Sobre girassóis de espuma (Ademir Braz) As máquinas pararam. A que impulsiona a lancha e aquela caixa mágica que sonda a profundeza das águas. Há horas vagamos assim: leva-nos a correnteza entre pedrais e ilhas sob o cardume de estrelas no céu escuro. Nadamos no breu. Reféns, rolamos o penhasco da noite sobre girassóis de espuma. Inda há pouco sondamos inquietos as margens invisíveis, a massa disforme das ilhas cravadas no rebojo. Se morrêssemos aqui, não nos achariam entre as pedras do sono e os pirilampos. (Não me incomodaria, decerto, morrer nesta bela noite entre saranzais... Depois, quem choraria a morte do poeta? Desgosta-me somente pensar o destino dos meus gatos miúdos, dos netos Kotôko, o pinscher, e Luna, a vira-lata, que os filhos dizem filhos seus. Quem levaria Canção Pequena, o curió arisco e canoro senhor das claras manhãs? E o que resta de minhas orquídeas e dos versos inconclusos, desalinhados, e das noites de insônia e morna solidão na casa arruinada que me acolhe? Quem ficaria com os poucos amigos? E com Arnaldo Jabor-ty, rei do quintal? E minha amada, a quem amaria, de novo enlevada com seus olhos de chá? Os livros, eu sei: nesta terra agreste aguarda-os, na esquina, o lixão da rua.) Ponho-me a rir do pensamento mórbido e espio os parceiros de infortúnio: sinto suas caras cinzentas no escuro. Em que pensarão? Olho as estrelas: lindas! Se eu tivesse ao menos um disco-voador... Por fim, aquietamo-nos: lá embaixo – tão longe! – uma ponte cruza o rio iluminada como um colar de diamantes.

6 comentários:

João Salame disse...

Belo!

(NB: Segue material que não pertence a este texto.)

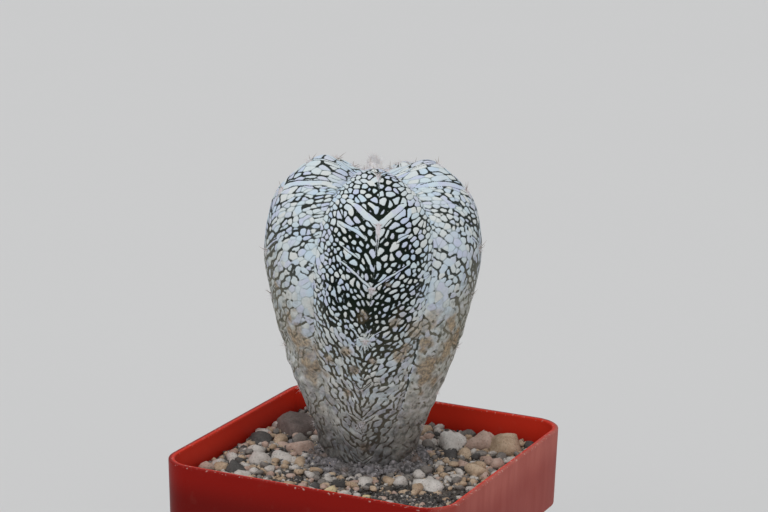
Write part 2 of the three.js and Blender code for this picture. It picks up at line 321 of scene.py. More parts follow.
def bandHalf(z):
    return bandFootHalf + (pot["rimHalf"] - bandFootHalf) * (z - bandFoot) / pot["bandHeight"]


# A square ring with round corners: four quarter circles, joined by straight sides with a few points each.
def squareRing(half, corner, z):
    turns = np.linspace(0, np.pi / 2, pot["cornerSteps"] + 1)
    straight = half - corner
    arc = np.stack([straight + corner * np.cos(turns), straight + corner * np.sin(turns)], -1)
    share = np.linspace(0, 1, pot["sideSteps"] + 1)[1:-1, None]
    side = arc[-1] + share * (np.array([-straight, half]) - arc[-1])
    quarter = np.vstack([arc, side])
    rings = [quarter @ np.array([[c, s], [-s, c]]) for c, s in ((1, 0), (0, 1), (-1, 0), (0, -1))]
    flat = np.vstack(rings)
    return np.column_stack([flat, np.full(len(flat), z)])


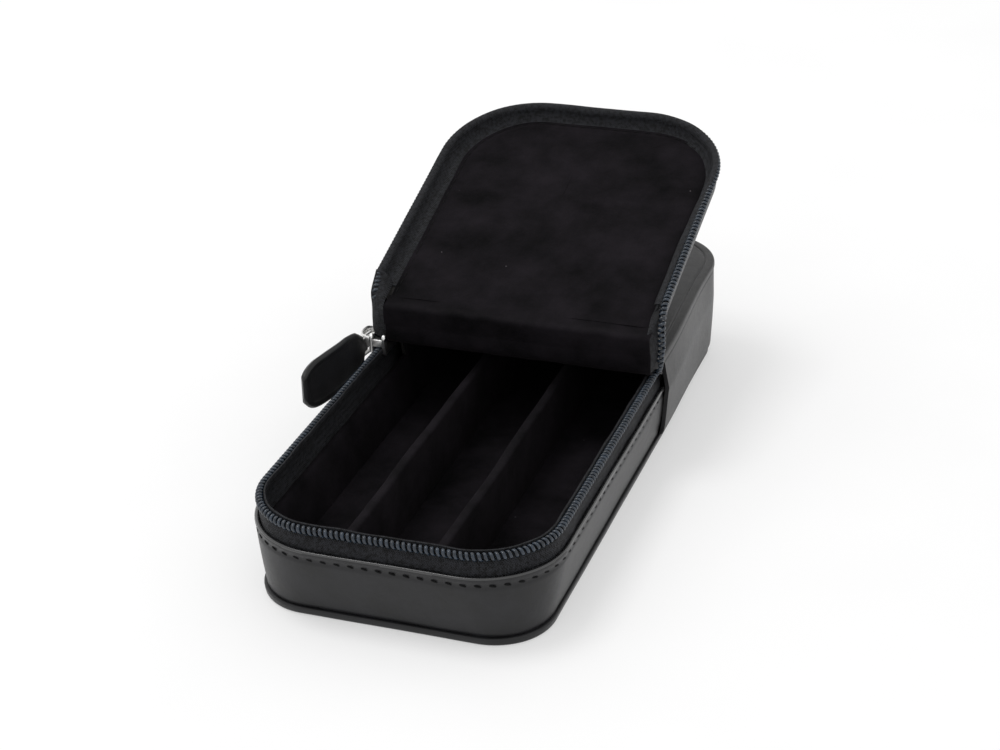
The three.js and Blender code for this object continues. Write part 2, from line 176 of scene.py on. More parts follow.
def cottonVelvet():
    # cut pile cotton velvet: soot black across the pile, and a soft warm bloom where the nap is brushed over
    material, tree, shader = newMaterial("cottonVelvet", Roughness=0.95, IOR=1.45)
    place = addNode(tree, "TexCoord")["Object"]
    nap = sizedNoise(tree, place, plush["nap"], 5.0, 0.62)
    tufts = sizedNoise(tree, place, plush["pile"], 2.0)
    mixed = addNode(
        tree, "Math", {0: nap, 1: addNode(tree, "Math", {0: tufts, 1: 0.25}, operation="MULTIPLY")[0]}
    )[0]
    pileColour = ramp(tree, mixed, [(0.42, plush["deep"]), (0.82, plush["brushed"])])
    lint = addNode(
        tree, "TexVoronoi", {"Vector": place, "Scale": 1 / (plush["lintEvery"] * mm), "Randomness": 1.0}
    )["Distance"]
    speck = addNode(
        tree, "MapRange", {"Value": lint, "From Min": 0.016, "From Max": 0.024, "To Min": 1.0, "To Max": 0.0}
    )["Result"]
    lintMix = addNode(
        tree, "Mix", {"Factor": speck, "A": pileColour, "B": linear("#5d595c")}, data_type="RGBA"
    )
    tree.links.new(lintMix[2], shader.inputs["Base Color"])
    pileBump = addNode(tree, "Bump", {"Height": tufts, "Strength": 0.55, "Distance": 0.12 * mm})["Normal"]
    napBump = addNode(
        tree, "Bump", {"Height": nap, "Strength": 0.3, "Distance": 1.2 * mm, "Normal": pileBump}
    )["Normal"]
    tree.links.new(napBump, shader.inputs["Normal"])
    shader.inputs["Specular IOR Level"].default_value = 0.1
    shader.inputs["Sheen Weight"].default_value = 0.05
    shader.inputs["Sheen Roughness"].default_value = 0.45
    shader.inputs["Sheen Tint"].default_value = linear("#8a7f86")
    return material


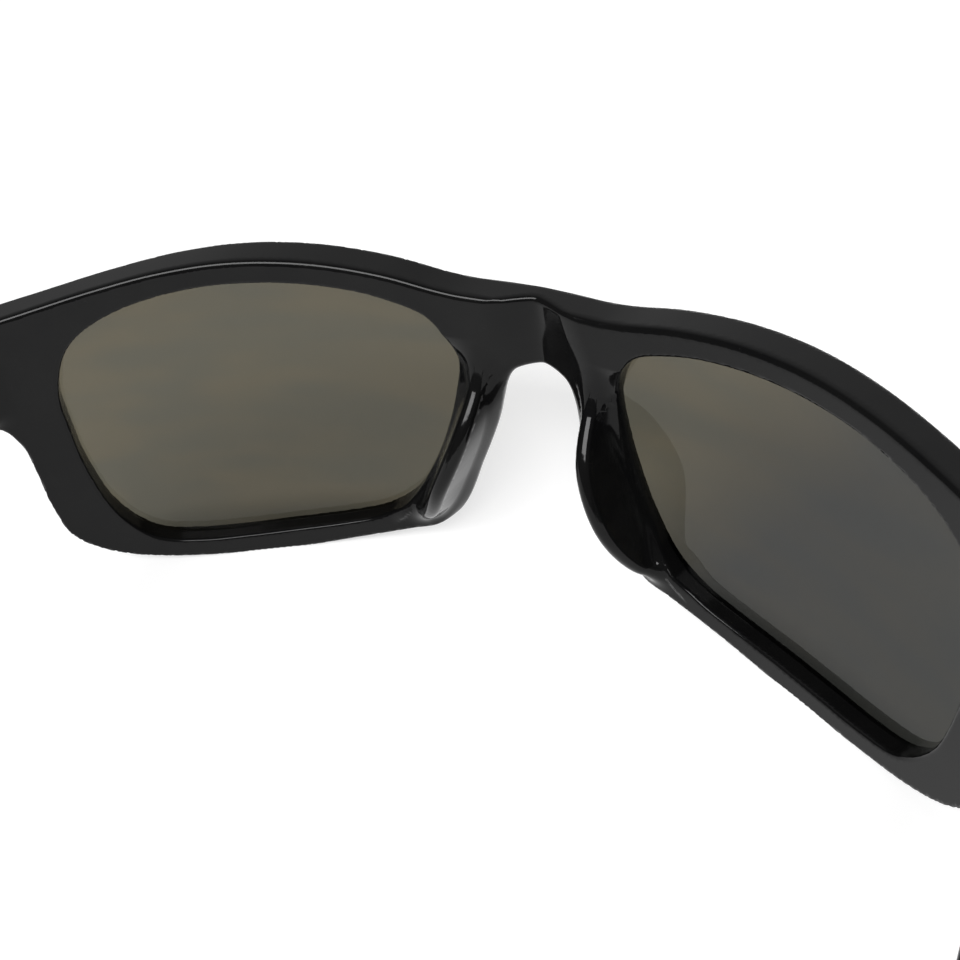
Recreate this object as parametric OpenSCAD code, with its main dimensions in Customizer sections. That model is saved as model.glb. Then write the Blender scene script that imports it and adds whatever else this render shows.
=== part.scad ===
// Wrap-around glacier glasses: a one-piece front with moulded nose pads, two
// smoke lenses, and two temples on three-knuckle hinges.
// +Z is up, the front of the glasses faces -Y and the temples run back along +Y.
// The wearer's left side is +X. The origin is under the middle of the glasses,
// on the plane that the lower rims and the temple tips stand on.

/* [Front] */
// Overall width, across the outer faces of the two temples
front_w = 142; // [138:0.5:146]
// Thickness of the front, measured square to its curved surface
front_t = 4.4; // [4.2:0.1:4.8]
// How strongly the front wraps: depth in mm gained per squared mm from the middle
wrap = 0.0063; // [0.0055:0.0001:0.0068]
// Lean of the front, its top edge forwards, in degrees
lean = 7.75; // [6:0.25:9]
// Distance back from the middle of the bridge to the origin, under the middle of the glasses
origin_back = 67.1; // [66.8:0.1:67.4]

// Thickness of the middle of the bridge at its top, where it is hollowed out behind
bridge_t = 2.7; // [2.6:0.1:3]

/* [Lenses] */
// Thickness of a lens
lens_t = 1.5; // [1.2:0.1:1.7]
// Depth of the ledge behind a lens
ledge = 2.4; // [2:0.1:2.8]
// How far the lens edge reaches into its groove
groove = 0.8; // [0.5:0.1:1]
// Free play between a lens and its groove
play = 0.04; // [0.02:0.01:0.06]

/* [Temples] */
// Height of a temple at its hinge
temple_h = 13.6; // [13:0.2:14.4]
// Thickness of a temple at its hinge
temple_t = 5; // [4.8:0.1:5.2]
// Where the rubber tip starts, behind the hinge
tip_start = 75; // [72:1:78]
// Radius of the steel core wire
core_r = 0.6; // [0.5:0.05:0.7]

/* [Hinges] */
// Outer radius of the hinge knuckles
knuckle_r = 1.7; // [1.5:0.05:1.75]
// Height of the whole hinge barrel
hinge_h = 11; // [9:0.5:12]
// Thickness of the hinge leaves
leaf_t = 0.9; // [0.8:0.05:1]
// Radius of the hinge screw's shank
screw_r = 0.7; // [0.6:0.05:0.8]
// Radial clearance of the hinge screw in its knuckles
running = 0.05; // [0.02:0.01:0.08]

/* [Hidden] */
$fn = 48;
eps = 0.01;

// Everything below is drawn around the middle of the bridge, and shifted by
// to_origin at the end. The lower rims are this far below the bridge datum.
rim_drop = 14.5;
to_origin = [0, -origin_back, rim_drop];
far = 200;
steps = 6;

// Hinge: the axis is vertical, just inside the temple's inner face.
half_w = front_w / 2;
inner_x = half_w - temple_t;
axis_x = inner_x - 2;
axis_y = 35;
hinge_z = 22.7;
joint_gap = 0.15;
knuckle_gap = 0.1;
knuckle_h = (hinge_h - 2 * knuckle_gap) / 3;
leaf_len = 6.4;
leaf_clear = knuckle_r + 0.25;
leaf_screw_y = leaf_clear + leaf_len / 2;
leaf_screw_dz = 3.2;
leaf_screw_r = 0.6;
leaf_head_r = 1.15;
leaf_head_h = 0.5;
leaf_shank = 2.4;
screw_head_r = 1.15;
screw_head_h = 0.7;

// Outline of the right half of the front, seen from the front: x, z.
top_edge = [
    [0, 27.6], [8, 27.5], [13, 28.1], [20, 29.9], [29, 31.7], [38, 32.65], [46, 32.5],
    [54, 31.6], [62, 30.5], [half_w, 29.6],
];
low_edge = [
    [half_w, 15.9], [67.4, 14.9], [65.4, 11.2], [64.6, 6], [64, 0], [62.7, -5.8], [58.7, -10.2],
    [52.7, -13], [44.5, -rim_drop], [35.5, -rim_drop], [27, -13.1], [19.6, -11.3], [15.2, -9.8], [12.4, -6.2],
    [10, 0], [8.5, 3.7], [7.2, 7.4], [6.5, 10.8], [5.6, 13.6], [3.5, 15.9], [0, 16.7],
];
// Outline of a lens opening: x, z.
opening_edge = [
    [59.6, 11.3], [59.6, 18], [57.3, 24.2], [52, 27.7], [44, 29.3], [35, 29.2], [26, 27.9], [19, 26],
    [13.6, 23.3], [11.1, 17.6], [11.9, 11.3], [13.6, 5.2], [15.9, -0.6], [19.2, -6], [23.6, -9.1],
    [29.3, -10.5], [36, -11.2], [42, -11.4], [48, -11], [53.4, -9.1], [57.2, -3.4], [59, 4.4],
];
// Nose pad stations, top to bottom: a point inside the pad's rear edge, and a point in the rim.
pad_edge = [[8, -1.4, 14], [9.1, 3.7, 8.6], [11.9, 6, 1.5], [15.4, 4.2, -5.6]];
pad_root = [[8, -3.4, 14.2], [9.5, -2.7, 8.4], [12.2, -1.3, 1.3], [15.3, 0.2, -6]];
pad_edge_r = 1.2;
pad_root_r = 2.2;

// The room for the nose behind the bridge is an upright rounded V, whose sides
// steepen where they run out into the rims.
dip_slope = 0.5;
dip_round = 1.2;
dip_flare = 0.03;
dip_flare_from = 9;
dip_half_w = 20;

// Radius of the rounded end of a temple
tip_r = 4.6;
// Temple stations from the hinge to the tip: y, z of the middle, half the height.
arm_side = [
    [axis_y + joint_gap, hinge_z, temple_h / 2], [50, 22.3, 6.5], [70, 20.8, 5.4], [90, 18.2, 4.7],
    [106, 14.2, 4.4], [118, 8.6, 4.4], [128, 1, 4.5], [134, -5, 4.5], [138.4, -10.2, tip_r],
];
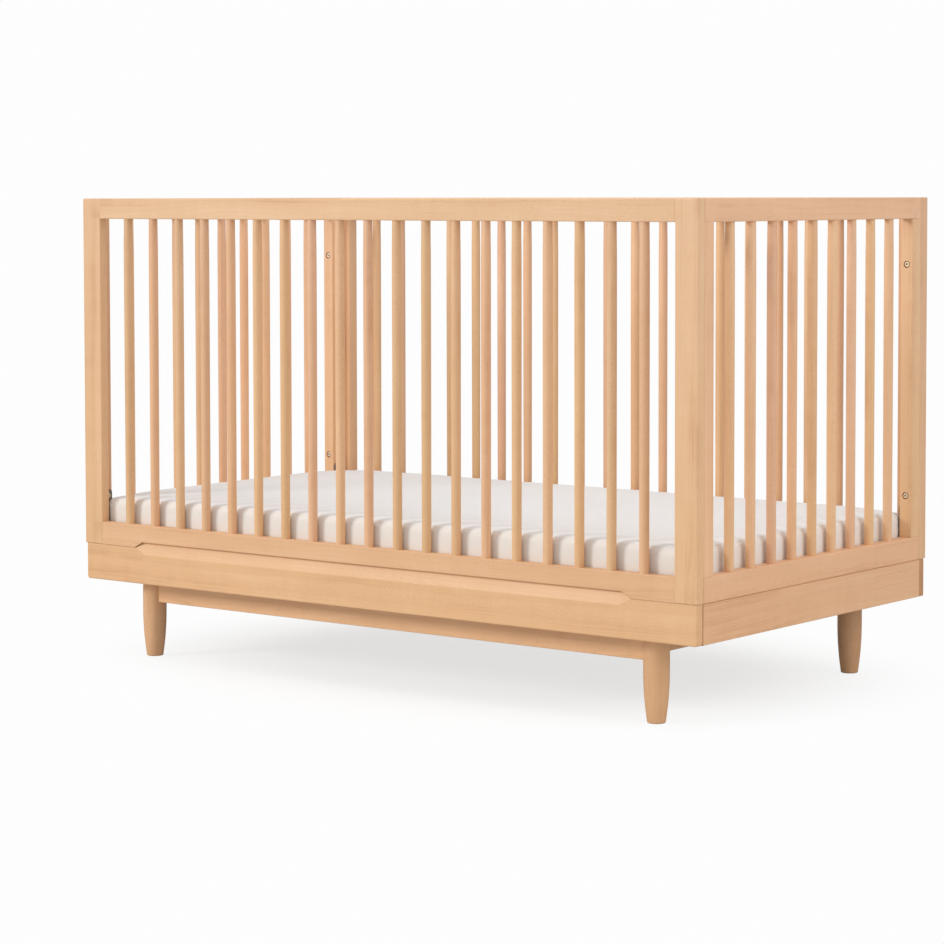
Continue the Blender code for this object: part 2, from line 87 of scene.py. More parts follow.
# ------------------------------------------------------------------ materials
class Tree:
    """Short names for the nodes that the materials here are made of."""

    def __init__(self, name):
        self.mat = bpy.data.materials.new(name)
        self.mat.use_nodes = True
        self.nodes = self.mat.node_tree.nodes
        self.links = self.mat.node_tree.links
        self.shader = self.nodes["Principled BSDF"]

    def make(self, kind, **values):
        node = self.nodes.new(kind)
        for key, value in values.items():
            setattr(node, key, value)
        return node

    def put(self, source, node, socket):
        if isinstance(source, (int, float, tuple, list)):
            node.inputs[socket].default_value = source
        else:
            self.links.new(source, node.inputs[socket])

    def attribute(self, name, output="Vector"):
        return self.make("ShaderNodeAttribute", attribute_name=name).outputs[output]

    def position(self):
        return self.make("ShaderNodeTexCoord").outputs["Object"]

    def maths(self, operation, a, b=0.0, c=0.0, clamp=False):
        node = self.make("ShaderNodeMath", operation=operation, use_clamp=clamp)
        self.put(a, node, 0)
        self.put(b, node, 1)
        if operation in ("MULTIPLY_ADD", "COMPARE"):
            self.put(c, node, 2)
        return node.outputs[0]

    def vector(self, operation, a, b=(0, 0, 0)):
        node = self.make("ShaderNodeVectorMath", operation=operation)
        self.put(a, node, 0)
        self.put(b, node, 1)
        return node.outputs[0]

    def split(self, source):
        node = self.make("ShaderNodeSeparateXYZ")
        self.put(source, node, 0)
        return node.outputs

    def join(self, x, y, z):
        node = self.make("ShaderNodeCombineXYZ")
        for i, value in enumerate((x, y, z)):
            self.put(value, node, i)
        return node.outputs[0]

    def noise(self, where, scale=1.0, detail=2.0, rough=0.5, distort=0.0, dims="3D"):
        node = self.make("ShaderNodeTexNoise", noise_dimensions=dims)
        self.put(where, node, "W" if dims == "1D" else "Vector")
        node.inputs["Scale"].default_value = scale
        node.inputs["Detail"].default_value = detail
        node.inputs["Roughness"].default_value = rough
        node.inputs["Distortion"].default_value = distort
        return node.outputs[0]

    def ramp(self, fac, stops, smooth="LINEAR"):
        node = self.make("ShaderNodeValToRGB")
        self.put(fac, node, 0)
        node.color_ramp.interpolation = smooth
        while len(node.color_ramp.elements) < len(stops):
            node.color_ramp.elements.new(0.5)
        for element, (at, colour) in zip(node.color_ramp.elements, stops):
            element.position = at
            element.color = (*colour, 1.0) if len(colour) == 3 else colour
        return node.outputs[0]

    def mix(self, fac, a, b, kind="MIX"):
        node = self.make("ShaderNodeMix", data_type="RGBA", blend_type=kind)
        self.put(fac, node, 0)
        for value, socket in ((a, 6), (b, 7)):
            if isinstance(value, (tuple, list)):
                node.inputs[socket].default_value = (*value[:3], 1.0)
            else:
                self.links.new(value, node.inputs[socket])
        return node.outputs[2]

    def bump(self, height, strength, distance, normal=None):
        node = self.make("ShaderNodeBump")
        node.inputs["Strength"].default_value = strength
        node.inputs["Distance"].default_value = distance
        self.put(height, node, "Height")
        if normal is not None:
            self.links.new(normal, node.inputs["Normal"])
        return node.outputs[0]

    def finish(self, colour=None, rough=None, normal=None, **plain):
        if colour is not None:
            self.put(colour, self.shader, "Base Color")
        if rough is not None:
            self.put(rough, self.shader, "Roughness")
        if normal is not None:
            self.links.new(normal, self.shader.inputs["Normal"])
        for socket, value in plain.items():
            self.shader.inputs[socket.replace("_", " ")].default_value = value
        return self.mat


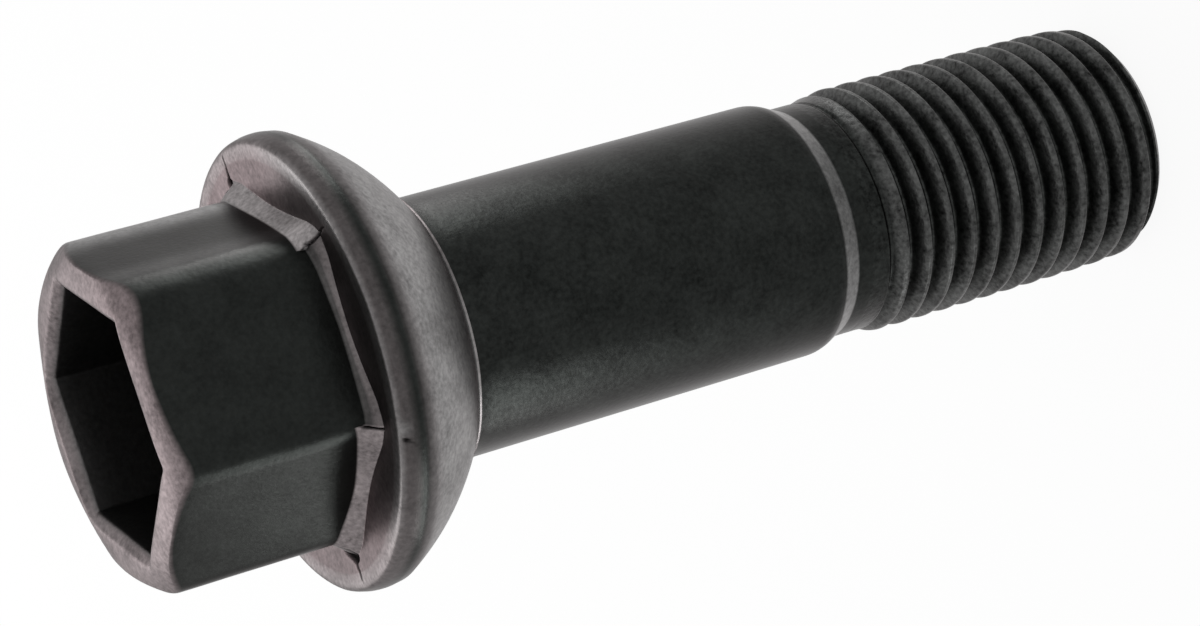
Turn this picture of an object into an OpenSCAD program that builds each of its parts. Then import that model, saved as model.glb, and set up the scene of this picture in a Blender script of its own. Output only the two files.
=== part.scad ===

Épico! Só da tua lavra. Parabéns

João Salame

Anônimo disse...

Poema extraordinária como tudo o que faz.
Esquenta não. O rio é história, ainda que os velaimes estejam assim.
De certo sei, uma amizade, a que temos nos levará a ver o sol, as amadas também!
Por isso, andar, sem cavalos essas geografias, só mesmo com a poesia. a do Ademir Braz. E ver se rebela com a distopia,tà

Charles Trocate,
Numa manhã inflamável de Marabá!

Laércio Ribeiro disse...

Aplausos! E de pé. À tua sensibiliadade e habilidade com a pena. Inspiração que fervilha como borbulhas de uma fonte inesgotável de poesia. Nostalgia pura que nos embriaga a alma. Salve o grande poeta que há em ti!

Anônimo disse...

Ondas de aplausos para ti, meu querido.
Faz sonhar, sorrir e até mesmo chorar numa "só" poesia. E ainda dizes não gostar muito das coisas do coração, falar delas...rs. Discordo graciosamente!

Encantador, Ademir.

Bia disse...

Querido Poeta,

a ponte cruza o rio e ampara as pernas de ferro que nos levariam ao mar.

Daqui da janela do micro, vejo você, anos a fio, amando essa Marabá insólita. Ingrata, às vezes.

Mal sabe ela que o que a humaniza, há décadas, é a sua poesia.

O galo rei, o curió cantor, os cães, os livros, os poemas inconclusos, o amor que você sempre tem à disposição das amadas, tudo compõe sua poesia. Que será nossa, por herança.

Mas, por favor, não se vá! Nem se atreva! Proíbo-o!

Beijão.

Anônimo disse...

Magnífico.Não é à-toa que te chamo de beletrista.